As the July 31 trade deadline approaches, that seems increasingly unlikely. Two over-30 veterans who are not in the long-term picture, still-productive RHP Mike Leake and 2B Dee Gordon, are seen as likely to be dealt for prospects.
There’s also the club’s nearly institutionalized bad health fortunes. Nominal closer Hunter Strickland has missed all season, and veterans Kyle Seager and Mitch Haniger missed big chunks. On the same day (Friday), the Mariners put on the 10-day injured list two of their recently more reliable relievers, Austin Adams and Dan Altavilla.
Yet not all this season is bleakness.
Servais mentioned the progress of youth — SS J.R. Crawford, CF Mallex Smith, and the catching tandem of Omar Narvaez and Tom Murphy. There’s All-Star DH Daniel Vogelbach, and two long-term starting pitchers in Marco Gonzales and Yusei Kikuchi.

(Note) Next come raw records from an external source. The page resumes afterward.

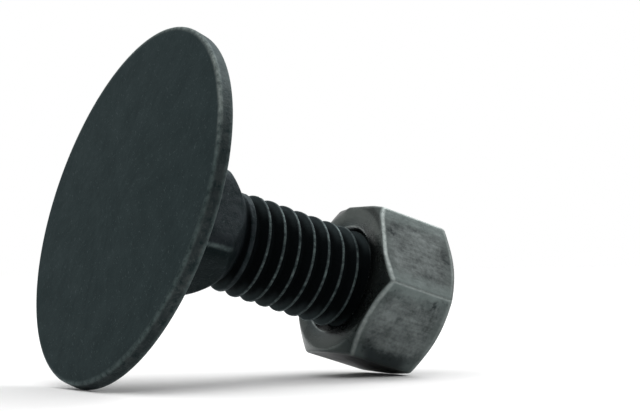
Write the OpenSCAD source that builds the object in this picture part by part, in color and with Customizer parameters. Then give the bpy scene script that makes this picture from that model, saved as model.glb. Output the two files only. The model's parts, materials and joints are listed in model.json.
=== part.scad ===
// Elevator bolt with its hex nut, in millimetres.
// The bolt is one forging: a wide, thin head, a square neck and a threaded shank.
// It lies as it comes to rest, on the rim of its head and on one flat of the nut.
// X runs from the head to the nut, and the floor is at z = 0.

/* [Head] */
// Diameter of the head
head_d = 32.8; // [26:0.1:40]
// Thickness of the rim of the head
rim_t = 1.4; // [1:0.1:2.6]
// Radius that rounds both edges of the rim
rim_round = 0.25; // [0.1:0.05:0.45]
// Diameter of the boss where the sloping underside of the head meets the neck
boss_d = 13; // [12.6:0.1:18]
// Rise of the sloping underside, from the rim to the boss
underside_rise = 1.6; // [0.4:0.1:3]

/* [Neck] */
// Width of the square neck across its flats
neck_w = 9.4; // [8.6:0.1:11]
// Radius of the neck's four corners
neck_corner = 1.75; // [0.5:0.05:2.5]
// Length of the neck, from the boss to the end of its flats
neck_l = 6.8; // [4:0.1:9]
// Angle from the neck's corner to the nut's lowest flat
neck_turn = 15.7; // [0:0.1:45]

/* [Thread] */
// Outside diameter of the thread
thread_d = 9.4; // [8.8:0.05:9.52]
// Distance from one crest to the next
pitch = 1.5875; // [1.25:0.0125:2]
// Length from the underside of the head to the tip
shank_l = 28.575; // [24:0.025:60]
// Width of the chamfer at the tip
tip_chamfer = 0.8; // [0.3:0.05:1.2]
// Distance from the end of the neck's flats to the first groove, measured at its middle
run_out = 0.1; // [-0.2:0.05:1]

/* [Nut] */
// Width of the nut across its flats
nut_w = 14.1; // [13.6:0.05:16]
// Thickness of the nut
nut_t = 8.33; // [6:0.01:10]
// Diameter of the flat ring that is left between the chamfers and the hole
nut_ring_d = 13.6; // [12:0.05:13.6]
// Diameter of the countersink at each end of the hole
countersink_d = 10.2; // [9.8:0.05:11]
// Gap all round between the thread and the plain hole that stands for the nut's own thread
thread_gap = 0.1; // [0.05:0.01:0.15]
// How far the tip stands out of the nut
tip_proud = 0.05; // [0:0.05:3]

/* [Hidden] */
$fn = 96;

// Thread form: 60 degree flanks, a crest of an eighth of the pitch and a root of a sixth
flank_angle = 30;
crest_w = pitch / 8;
root_w = pitch / 6;
thread_r = thread_d / 2;
groove_w = pitch - crest_w;
groove_depth = (groove_w - root_w) / 2 / tan(flank_angle);
// The cutter's flanks go on a little past the crest, and its walls stand clear of the boss
cutter_lip = 0.03;
cutter_r = neck_w;
steps_per_turn = 36;
// Part of a turn over which the first groove grows to its full depth
fade_turns = 0.25;

// Places along the bolt's axis, from the face of the head
boss_z = rim_t + underside_rise;
neck_end_z = boss_z + neck_l;
tip_z = boss_z + shank_l;
nut_far_z = tip_z - tip_proud;
nut_near_z = nut_far_z - nut_t;
nut_chamfer_angle = 30;

// Angle at which the bolt leans when its rim and the nut's flat are both on the floor
head_r = head_d / 2;
nut_flat_r = nut_w / 2;
nut_edge_z = nut_far_z - (nut_flat_r - nut_ring_d / 2) * tan(nut_chamfer_angle);
lean_run = nut_edge_z - rim_t + rim_round;
lean_drop = head_r - rim_round - nut_flat_r;
lean = atan(lean_drop / lean_run) + asin(rim_round / norm([lean_run, lean_drop]));

// Height of the axis at the face of the head, and the middle of the whole length on the floor
face_h = nut_edge_z * sin(lean) + nut_flat_r * cos(lean);
low_x = rim_round * cos(lean) - (head_r - rim_round) * sin(lean) - rim_round;
high_x = nut_far_z * cos(lean) + nut_ring_d / 2 * sin(lean);
middle_x = (low_x + high_x) / 2;

// Turns the bolt's own frame, with its axis along z and its lowest side along x, to how it lies
module lying() {
    translate([-middle_x, 0, face_h]) rotate([0, 90 + lean, 0]) children();
}

// Half of the rim's section: a bar with both outer corners rounded
module rim_section() {
    square([head_r - rim_round, rim_t]);
    translate([0, rim_round]) square([head_r, rim_t - 2 * rim_round]);
    for (z = [rim_round, rim_t - rim_round]) translate([head_r - rim_round, z]) circle(rim_round);
}

// A thin disc with rounded edges, and a low cone under it that carries the neck
module head() {
    rotate_extrude() rim_section();
    translate([0, 0, rim_t]) cylinder(h = underside_rise, r1 = head_r - rim_round, r2 = boss_d / 2);
}

// A square bar with rounded corners, trimmed to a 45 degree cone where it meets the thread
module neck() {
    inner = neck_w - 2 * neck_corner;
    trim_r = neck_w / 2 + neck_l + run_out;
    intersection() {
        rotate([0, 0, neck_turn - 45]) translate([0, 0, rim_t]) linear_extrude(tip_z / 2) {
            square([neck_w, inner], center = true);
            square([inner, neck_w], center = true);
            for (x = [-inner / 2, inner / 2], y = [-inner / 2, inner / 2]) translate([x, y]) circle(neck_corner);
        }
        translate([0, 0, boss_z - 1]) cylinder(h = trim_r + 1, r1 = trim_r + 1, r2 = 0);
    }
}

// Section of the groove at a depth from 0 to 1: its root, its flanks and the walls that clear the bolt
function groove_section(depth) =
    let (
        root_r = thread_r + cutter_lip - depth * (groove_depth + cutter_lip),
        lip_r = thread_r + cutter_lip,
        half_root = root_w / 2,
        half_lip = half_root + (lip_r - root_r) * tan(flank_angle)
    )
    [
        [cutter_r, -half_lip], [lip_r, -half_lip], [root_r, -half_root],
        [root_r, half_root], [lip_r, half_lip], [cutter_r, half_lip],
    ];

// Right-hand helical groove, swept from beside the neck until it has left the tip
module thread_groove() {
    first_z = neck_end_z + run_out;
    turns = (tip_z - first_z) / pitch + 1;
    steps = ceil(turns * steps_per_turn);
    corners = 6;
    points = [
        for (i = [0:steps])
            let (turned = i / steps_per_turn, angle = 360 * turned - 180)
                for (p = groove_section(min(1, (turned + 0.02) / fade_turns)))
                    [p.x * cos(angle), p.x * sin(angle), first_z + turned * pitch + p.y]
    ];
    sides = [
        for (i = [0:steps - 1], j = [0:corners - 1])
            let (a = i * corners + j, b = i * corners + (j + 1) % corners)
                each [[a, a + corners, b], [b, a + corners, b + corners]]
    ];
    near_cap = [for (j = [0:corners - 1]) j];
    far_cap = [for (j = [corners - 1:-1:0]) steps * corners + j];
    polyhedron(points, concat(sides, [near_cap, far_cap]), convexity = 20);
}

// The round shank with its chamfered tip
module shank() {
    cylinder(h = tip_z - tip_chamfer, r = thread_r);
    translate([0, 0, tip_z - tip_chamfer]) cylinder(h = tip_chamfer, r1 = thread_r, r2 = thread_r - tip_chamfer);
}

module bolt() {
    color("darkslategray") lying() {
        head();
        neck();
        difference() {
            shank();
            thread_groove();
        }
    }
}

// Half of the nut's section: chamfered at both ends, wide enough to reach the corners
module nut_section() {
    ring_r = nut_ring_d / 2;
    corner_r = nut_w / 2 / cos(30) + 0.5;
    drop = (corner_r - ring_r) * tan(nut_chamfer_angle);
    polygon([
        [0, 0], [ring_r, 0], [corner_r, drop],
        [corner_r, nut_t - drop], [ring_r, nut_t], [0, nut_t],
    ]);
}

module hex_nut() {
    hole_r = thread_r + thread_gap;
    sink_r = countersink_d / 2;
    sink_t = sink_r - hole_r;
    overrun = 0.5;
    color("dimgray") lying() translate([0, 0, nut_near_z]) difference() {
        intersection() {
            rotate([0, 0, 30]) cylinder(h = nut_t, r = nut_w / 2 / cos(30), $fn = 6);
            rotate_extrude() nut_section();
        }
        translate([0, 0, -overrun]) cylinder(h = nut_t + 2 * overrun, r = hole_r);
        translate([0, 0, -overrun]) cylinder(h = sink_t + overrun, r1 = sink_r + overrun, r2 = hole_r);
        translate([0, 0, nut_t - sink_t]) cylinder(h = sink_t + overrun, r1 = hole_r, r2 = sink_r + overrun);
    }
}

bolt();
hex_nut();
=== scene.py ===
"""Elevator bolt with its hex nut, lying on a pale studio floor."""

import json
import math

import bmesh
import bpy
import numpy as np
from mathutils import Matrix, Quaternion, Vector


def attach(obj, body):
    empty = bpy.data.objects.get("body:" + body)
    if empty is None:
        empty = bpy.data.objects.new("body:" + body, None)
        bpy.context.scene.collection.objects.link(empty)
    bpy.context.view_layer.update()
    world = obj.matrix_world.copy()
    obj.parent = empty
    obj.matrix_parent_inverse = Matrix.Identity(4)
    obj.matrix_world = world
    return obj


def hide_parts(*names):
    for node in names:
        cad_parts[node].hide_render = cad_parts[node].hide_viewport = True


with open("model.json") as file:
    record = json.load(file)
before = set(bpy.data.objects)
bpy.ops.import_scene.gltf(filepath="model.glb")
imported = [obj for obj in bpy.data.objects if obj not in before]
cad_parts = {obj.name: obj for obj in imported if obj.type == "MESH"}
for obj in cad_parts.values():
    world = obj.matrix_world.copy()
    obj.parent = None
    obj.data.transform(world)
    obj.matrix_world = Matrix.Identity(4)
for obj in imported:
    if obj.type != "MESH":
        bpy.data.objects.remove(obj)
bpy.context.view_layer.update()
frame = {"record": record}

# The threaded shank
# The round end of the bolt: a 3/8-16 thread rolled on medium carbon steel, from the neck to a chamfered tip.
# Shapes are in millimetres in the bolt's own frame, with z from the head's face and x toward its low side.
pitch = 1.5875
thread_r = 4.7
thread_inner_r = 3.726
crest_w = pitch / 8
crest_rounding = 0.03
boss_z = 3.0
under_head_l = 28.575
tip_z = boss_z + under_head_l
tip_chamfer = 0.8
tip_rounding = 0.08
closing_turns = 0.4
turns_past_tip = 0.5
neck_end = 9.8
neck_half = 4.7
neck_power = 7.0
neck_turn = math.radians(15.7)
neck_twist = math.radians(0.45)
neck_blend = 0.06
first_groove = 9.9
groove_fade = 0.25
trim_z = first_groove + thread_r
trim_rounding = 0.2
run_in = 3.0
run_in_depth = 0.22
dent_depth = 0.05
dent_scale = 1.1
dent_threshold = 0.52
dent_gain = 6.0
dent_rounding = 0.02
dent_seed = 3.0
shank_start = 8.0
seam_reach = 0.002
bolt_segments = 160
bolt_rows = 24

black_oxide = bpy.data.materials.new("black_oxide")


def fill(tree, socket, value):
    """Sets a socket to a number, or links it where the value is another socket."""
    if isinstance(value, bpy.types.NodeSocket):
        tree.links.new(value, socket)
    else:
        socket.default_value = value


def add(tree, kind, inputs=None, **settings):
    """A new node with its settings and its inputs, which are given by name."""
    made = tree.nodes.new(kind)
    for name, value in settings.items():
        setattr(made, name, value)
    for name, value in (inputs or {}).items():
        fill(tree, made.inputs[name], value)
    return made


def maths(tree, operation, *values):
    """The result of one Math node."""
    made = tree.nodes.new("ShaderNodeMath")
    made.operation = operation
    for socket, value in zip(made.inputs, values):
        fill(tree, socket, value)
    return made.outputs[0]


def less(tree, value, other):
    """The value less the other one."""
    return maths(tree, "SUBTRACT", value, other)


def product(tree, *values):
    """All the values multiplied."""
    result = values[0]
    for value in values[1:]:
        result = maths(tree, "MULTIPLY", result, value)
    return result


def scaled(tree, value, gain, base):
    """The value times a gain, plus a base."""
    return maths(tree, "MULTIPLY_ADD", value, gain, base)


def new_tree(name, kind, inputs, outputs):
    """A node group with named sockets, and its input and output nodes."""
    tree = bpy.data.node_groups.new(name, kind)
    for socket_name, socket_type in inputs.items():
        tree.interface.new_socket(socket_name, in_out="INPUT", socket_type="NodeSocket" + socket_type)
    for socket_name, socket_type in outputs.items():
        tree.interface.new_socket(socket_name, in_out="OUTPUT", socket_type="NodeSocket" + socket_type)
    return tree, tree.nodes.new("NodeGroupInput").outputs, tree.nodes.new("NodeGroupOutput").inputs


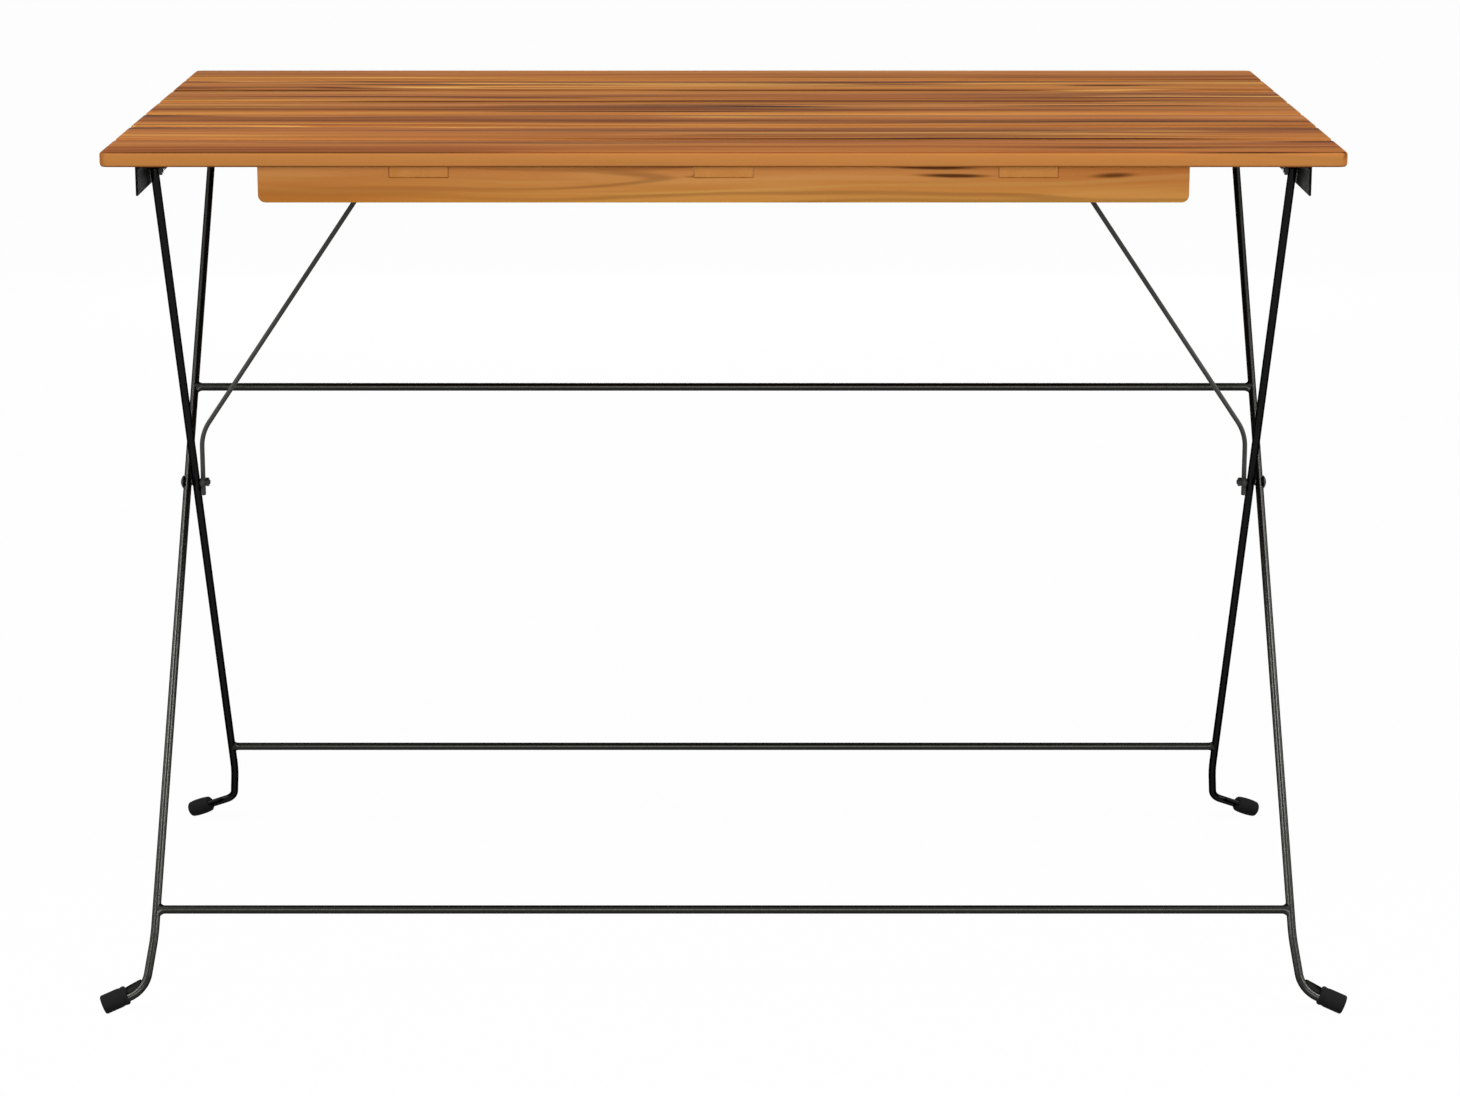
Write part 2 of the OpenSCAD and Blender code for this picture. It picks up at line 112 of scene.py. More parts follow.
@dataclass(frozen=True)
class Layout:
    """Planes, lines and pivots that the stand and the top share.

    Everything comes from the frame's joints and boxes and from the rod's own sizes.
    """

    rod: float = 7 * MM
    stay: float = 4.2 * MM
    gap: float = 0.5 * MM           # between one part on a bolt and the next
    leg_setback: float = 26 * MM    # from the slats' ends to the outer legs' centre lines
    sheet: float = 2 * MM           # thickness of the steel angles
    pivot: Array = field(default_factory=lambda: joint_place("scissor_pivot"))
    hinge: Array = field(default_factory=lambda: joint_place("top_tilt"))
    rest: Array = field(default_factory=lambda: node_middle("rest_bar")[1:])
    half_width: float = field(default_factory=lambda: float(node_box("slat_1")[1][0]))

    @property
    def outer_x(self) -> float:
        """X of the right outer leg's centre line."""
        return self.half_width - self.leg_setback

    @property
    def inner_x(self) -> float:
        """X of the right inner leg's centre line."""
        return self.outer_x - self.rod - self.gap

    @property
    def angle_x(self) -> float:
        """X of the inner face of the right steel angle's upright flange."""
        return self.inner_x + self.rod / 2 + self.gap

    @property
    def stay_x(self) -> float:
        """X of the right stay's upright part."""
        return self.inner_x - self.rod / 2 - self.gap - self.stay / 2

    def leg_x(self, foot: Foot) -> float:
        """Returns X of the right leg that ends in this foot."""
        return self.outer_x if foot is Foot.FRONT else self.inner_x

    def leg_top(self, foot: Foot) -> Array:
        """Returns Y and Z of the point that fixes the top of a leg's line."""
        return self.rest if foot is Foot.FRONT else self.hinge

    def leg_line(self, foot: Foot) -> Array:
        """Returns a leg's direction upwards, as a unit vector."""
        along = self.leg_top(foot) - self.pivot
        return np.array([0.0, *(along / np.linalg.norm(along))])


# ---- surfaces ----


@dataclass
class Shell:
    """One closed surface: its points, and faces as rows of point numbers."""

    points: Array
    faces: list[list[int]]

    def mirrored(self, side: Side) -> "Shell":
        """Returns the shell on its own side: X is kept on the right and negated on the left."""
        return Shell(self.points * [side.value, 1, 1], self.faces)

    def moved(self, offset: Sequence[float]) -> "Shell":
        """Returns the shell moved by an offset."""
        return Shell(self.points + np.asarray(offset), self.faces)

    def turned(self, matrix: Array) -> "Shell":
        """Returns the shell with each point multiplied by a 3 x 3 matrix."""
        return Shell(self.points @ matrix.T, self.faces)


def joined(shells: Iterable[Shell]) -> Shell:
    """Makes several shells into one, with their point numbers counted on.

    Args:
        shells: the shells in order.

    Returns:
        One shell that holds them all.
    """
    points, faces, start = [], [], 0
    for shell in shells:
        points.append(shell.points)
        faces += [[i + start for i in face] for face in shell.faces]
        start += len(shell.points)
    return Shell(np.concatenate(points), faces)


def loft(rings: Array) -> Shell:
    """Joins rings of points into a tube, with flat faces over its two ends.

    Point (i, j) is joined to (i, j + 1) round the ring and to (i + 1, j) along the path.

    Args:
        rings: an M x N x 3 array, one ring of N points for each of M stations.

    Returns:
        The closed shell.
    """
    stations, around, _ = rings.shape
    number = np.arange(stations * around).reshape(stations, around)
    after = np.roll(number, -1, axis=1)
    quads = np.stack([number[:-1], after[:-1], after[1:], number[1:]], axis=-1).reshape(-1, 4)
    faces = [*quads.tolist(), number[0][::-1].tolist(), number[-1].tolist()]
    return Shell(rings.reshape(-1, 3), faces)


def circle(radius: float, sides: int = 32) -> Array:
    """Returns points on a circle: radius times cosine and sine of equal steps."""
    turn = np.linspace(0, 2 * np.pi, sides, endpoint=False)
    return radius * np.stack([np.cos(turn), np.sin(turn)], axis=1)


def round_corners(corners: Sequence[Sequence[float]], radii: Sequence[float], steps: int = 6) -> Array:
    """Rounds a polygon's corners with arcs that meet both edges at a tangent.

    Each arc starts r * tan(half the turn) before its corner, and its points are the
    corner's arc centre plus the turned start spoke.

    Args:
        corners: the polygon's corners in order.
        radii: one radius for each corner, 0 for a sharp one.
        steps: spans in each arc.

    Returns:
        The outline's points.
    """
    corners = np.asarray(corners, float)
    outline = []
    for before, at, after, radius in zip(np.roll(corners, 1, 0), corners, np.roll(corners, -1, 0), radii):
        if radius == 0:
            outline.append(at[None])
            continue
        came = (at - before) / np.linalg.norm(at - before)
        goes = (after - at) / np.linalg.norm(after - at)
        turn = math.atan2(came[0] * goes[1] - came[1] * goes[0], came @ goes)
        start = at - came * radius * math.tan(abs(turn) / 2)
        left = np.array([-came[1], came[0]]) * math.copysign(1, turn)
        centre = start + left * radius
        angle = np.linspace(0, turn, steps + 1)
        spoke = start - centre
        outline.append(centre + np.stack([spoke[0] * np.cos(angle) - spoke[1] * np.sin(angle),
                                          spoke[0] * np.sin(angle) + spoke[1] * np.cos(angle)], axis=1))
    return np.concatenate(outline)


def bent_path(points: Sequence[Array], radii: Sequence[float], spacing: float = 4 * MM) -> Array:
    """Returns the centre line of a bent rod as closely spaced points.

    Each bend is an arc of its radius in the plane of its two straights. The arc's point at
    angle a is its centre, minus the radius times the inward unit vector turned by a.

    Args:
        points: the ends of the straights, first and last included.
        radii: one radius for each bend.
        spacing: the largest step along an arc.

    Returns:
        An N x 3 array.
    """
    points = [np.asarray(p, float) for p in points]
    line = [points[0][None]]
    for before, at, after, radius in zip(points, points[1:], points[2:], radii):
        along = (at - before) / np.linalg.norm(at - before)
        leaves = (after - at) / np.linalg.norm(after - at)
        turn = math.acos(float(np.clip(along @ leaves, -1, 1)))
        inward = leaves - along * (along @ leaves)
        inward /= np.linalg.norm(inward)
        centre = at - along * radius * math.tan(turn / 2) + inward * radius
        steps = max(8, int(radius * turn / spacing) + 1)
        angle = np.linspace(0, turn, steps + 1)[:, None]
        line.append(centre + radius * (along * np.sin(angle) - inward * np.cos(angle)))
    line.append(points[-1][None])
    return np.concatenate(line)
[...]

Most of the rest? Guys. Just guys. Many guys.
“I understood what we were going to get into,” Servais said of the decision in October to go with extended spring training. “There would be some tough stretches.
“I think we’ve played pretty decent baseball the last 20-30 games.”
In fact, over the past 30, they are 14-16. Whoever “they” might be at a given moment.
“They” are not enough to awaken a Vegas bookie in the middle of the night, and “they” will join a Seattle legion who will have missed the playoffs 18 years in a row, during which the raggedy-ass A’s have made it seven times.
Some of “them” may not even be on the team after the All-Star break. For their replacements, Servais has a set of questions about wives, kids and dogs. Little victories.